▽
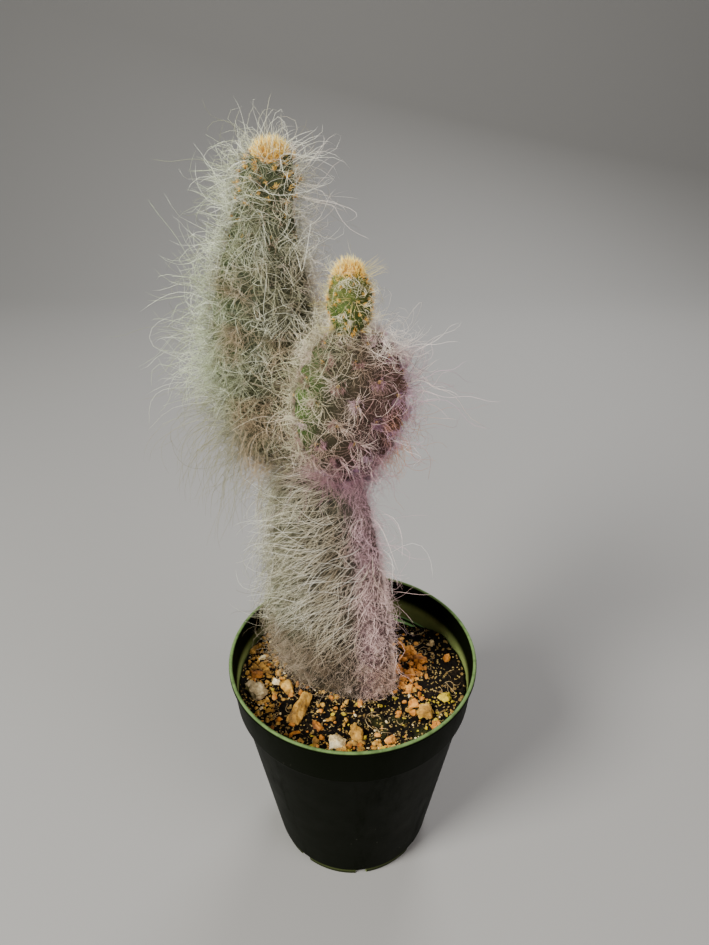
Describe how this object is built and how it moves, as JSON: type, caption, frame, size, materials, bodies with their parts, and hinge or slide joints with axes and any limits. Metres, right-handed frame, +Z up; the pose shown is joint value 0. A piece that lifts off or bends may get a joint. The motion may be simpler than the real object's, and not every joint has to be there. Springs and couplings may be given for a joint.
{
  "type": "potted cactus",
  "caption": "Hairy opuntia with long white spines and golden growing tips in a round green plastic nursery pot of gritty soil.",
  "frame": {"origin": "middle of the pot's underside, on the surface it stands on", "axes": "+Z up along the pot's axis; the picture looks along +Y, with +X to its right"},
  "size_m": [0.1357, 0.11, 0.3308],
  "materials": {
    "pot_plastic": "satin moulded plastic",
    "potting_mix": "loose damp peat and grit",
    "hairy_skin": "green skin under fine white hairs",
    "golden_bristle": "dry golden bristles",
    "ochre": "rough pumice and bark",
    "amber": "rough pumice and bark",
    "grey_stone": "rough",
    "yellow_stone": "rough",
    "perlite": "porous, powdery"
  },
  "bodies": {
    "root": {"pot": "pot_plastic", "soil": "potting_mix", "pad_lower": "hairy_skin", "pad_left": "hairy_skin", "pad_right": "hairy_skin", "shoot": "hairy_skin", "crown_left": "golden_bristle", "crown_right": "golden_bristle", "bark_chip_long": "ochre", "stone_grey_lump": "grey_stone", "stone_orange_left": "amber", "perlite_left_front": "perlite", "perlite_left_back": "perlite", "pumice_tan_clump": "ochre", "pumice_cream_front": "perlite", "stone_tan_front": "ochre", "bark_chip_small": "amber", "stone_tan_right": "ochre", "stone_yellow_right": "yellow_stone", "stone_amber_right": "amber", "stone_orange_back": "amber", "stone_orange_mid": "amber", "stone_orange_near": "amber", "stone_orange_low": "amber", "perlite_right_back": "perlite", "stone_amber_front": "amber"}
  },
  "joints": []
}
△
▶ _Given instruction_: Take every line from the data above that holds "materials" and copy it out.

▶ _Result of the task_:
Describe how this object is built and how it moves, as JSON: type, caption, frame, size, materials, bodies with their parts, and hinge or slide joints with axes and any limits. Metres, right-handed frame, +Z up; the pose shown is joint value 0. A piece that lifts off or bends may get a joint. The motion may be simpler than the real object's, and not every joint has to be there. Springs and couplings may be given for a joint.
  "materials": {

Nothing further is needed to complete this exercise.